King of Axum
- Reign: Late 8th century
- Predecessor: Gadagosh
- Successor: Dedem
- Born: Axum
- Spouse: Makia Maryam
- Issue: Dedem
- Father: Gadagosh

= Ayzur =

Ayzur or Izoor was a king of Axum who reigned for half a day according to the traditional regnal lists.

==Background==
Ayzur reigned for a notably short time compared to other Axumite kings. He died due to suffocation caused by a crowd gathering around him on the day he was crowned. Afterwards it became illegal for Ethiopians to approach the future Axumite kings.

The exact chronological position of Ayzur's reign is inconsistent across Axumite regnal lists. In 1620 Pedro Páez recorded two regnal lists where Ayzur is mentioned. The first list places him between kings named Aderaaz and Maadai. The second list instead names his successor as Dil Na'od, the king usually considered the last to rule Axum. A list quoted by James Bruce likewise places Ayzur between Aderaaz and Dil Na'od.

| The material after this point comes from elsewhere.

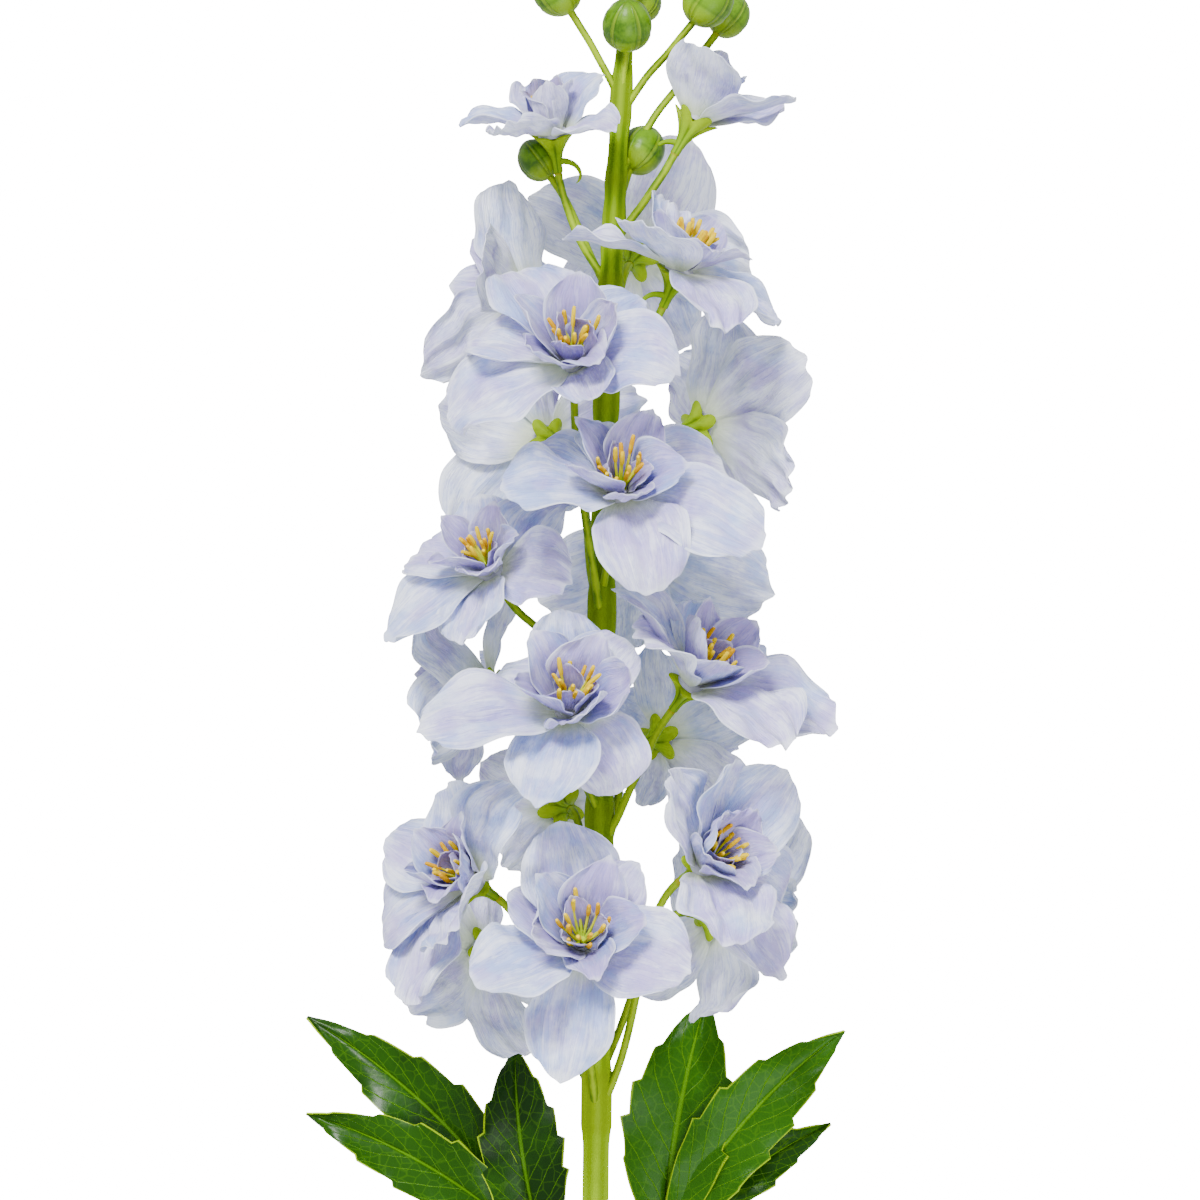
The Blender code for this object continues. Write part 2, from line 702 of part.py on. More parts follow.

A more common chronological position for this king is between king Gadagosh and king Dedem. Egyptologist Henry Salt recorded a list where king Ayzur (named "Izoor") reigned between "Woddo Gush" and "Didum". A list recorded by René Basset similarly placed Ayzur between kings "'Oda Sasa" and "Dedem". Another list quoted by Carlo Conti Rossini placed Ayzur between "'Adhsha" and "'Awdamdem".

The Ethiopian monarchy's official 1922 regnal list followed the later chronological placement for Ayzur, where he was placed between Gadagosh and Dedem. This regnal list calls this king "Aizar Eskikatir", the latter word meaning "until noon".

==Date of reign==
Most regnal lists that include Ayzur do not provide any dates for when his reign was said to have occurred. It is only certain that he reigned at some point between Kaleb of Axum in the early 6th century and Dil Na'od in the 10th century.

The 1922 regnal list dated Ayzur's half-day reign to the year 780 in the Ethiopian calendar (which is seven or eight years behind the Gregorian calendar). Peter Truhart's 1984 book Regents of Nations dated Ayzur's reign to 775 in the Gregorian calendar.

==Family and successors==
According to a text named Tarika Nagast, held in the church of Debre Damo, the kings from Kaleb to Dil Na'od were each the son of the previous king, suggesting that Ayzur was the son of king Gadagosh and father of king Dedem. A regnal list quoted by August Dillmann explicitly names Ayzur as the father of Dedem.

One manuscript from Gojjam claims that Ayzur was the father of Gudit and had a wife named Makia Maryam who was Gudit's mother. The same manuscript claims that Ayzur reigned two decades before king Wedem Asfare.